Si le glacier de Batura n’est pas épargné par le dérèglement climatique, il est sujet à « l’anomalie de Karakoram », un phénomène surprenant sur lequel se sont penchés plusieurs chercheurs internationaux et Saulat Hussain, de l’université de Gilgit-Baltistan.
Dans un article publié dans la revue Scientific Reports, ils décrivent un glacier « mouvant », ayant à la fois perdu en masse sur la partie avant du glacier et augmenté en hauteur sur la partie arrière, compensant ainsi les effets du changement climatique. Leurs travaux concluent à une « absence de grande variation au cours des 40 dernières années » et à un glacier dont l’état est resté « quasi stable » après les années2000.

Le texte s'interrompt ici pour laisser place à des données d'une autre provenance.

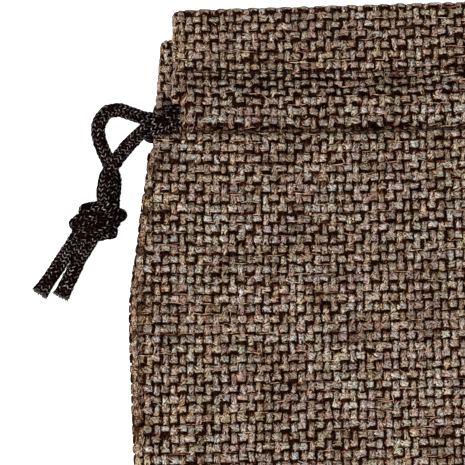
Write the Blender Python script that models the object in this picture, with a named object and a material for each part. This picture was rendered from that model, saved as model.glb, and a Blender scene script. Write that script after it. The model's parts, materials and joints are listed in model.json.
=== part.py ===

Face à toutes ces « anomalies », les glaciers vont-ils finir par disparaître ? À cette question cruciale, régulièrement posée par les glaciologues du monde entier et encore tout récemment soulevée par l’Unesco, qui affirmait début novembre qu’un tiers des glaciers classés au patrimoine mondial disparaîtraient à l’horizon2050 « quel que soit le scénario climatique », tous les interlocuteurs rencontrés lors de notre périple répondent par l’affirmative.
L’enjeu majeur de l’accès à l’eau
Ce qui est sûr aujourd’hui, poursuit Aman Ullah Khan, c’est que les populations vivant à proximité des glaciers de la vallée de Hunza « sont certainement en danger ».
« Il fait extrêmement chaud l’été et les hivers sont plus courts. Les inondations liées aux variations des glaciers et au débordement de lacs glaciaires vont forcément s’intensifier. Et les communautés locales souffrent déjà d’un manque d’eau pour l’irrigation de leurs terres. La chaleur est aussi si intense qu’elle affecte les récoltes. »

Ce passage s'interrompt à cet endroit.